Rather than any special justification, Petitioners attack on Abood is devoted entirely to rearguing Abood based on criticisms leveled against it in dicta in Knox and Harris. But neither of those cases implicated the interests of States as employers. Knox concerned only the interest of a union in the process used to collect certain non-chargeable fees. And in Harris the Court held that the State’s interest as an employer was not at issue. Petitioners’ arguments that Abood was wrongly decided are no more persuasive now than they were when the Court rejected them in Abood, and provide no basis for overruling Abood’s long settled rule.
Indeed, Petitioners’ request that the Court overrule Abood is particularly problematic given Petitioners’ refusal to allow the development of any factual record. The sweeping rule that Petitioners ask the Court to adopt by holding unconstitutional any fair-share fees collected by any union in any State for any purpose is breathtaking in scope and exemplifies the type of facial challenge the Court disfavors.

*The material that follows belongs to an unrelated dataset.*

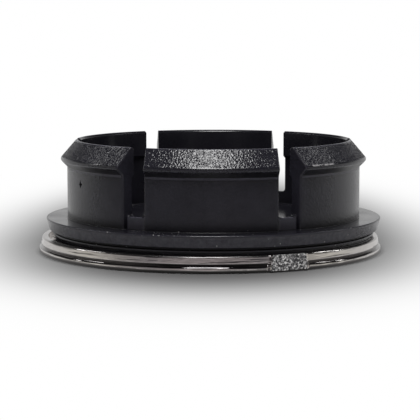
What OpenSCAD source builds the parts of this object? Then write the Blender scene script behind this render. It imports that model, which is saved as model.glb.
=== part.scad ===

III. Requiring Objecting Employees to Opt-Out of Fair-Share Fees For Non-Chargeable Activities is Consistent with Abood’s Framework and Well-Settled First Amendment Principles
The Court’s well-settled opt-out framework for implementing the balance struck in Abood fully protects the interests of an individual in not being compelled to pay for politics. The Court has held in many contexts that individuals must invoke their constitutional rights or they waive them. If individuals object to a union’s political activity they can readily check the box on the one page opt-out form and mail it back to the union.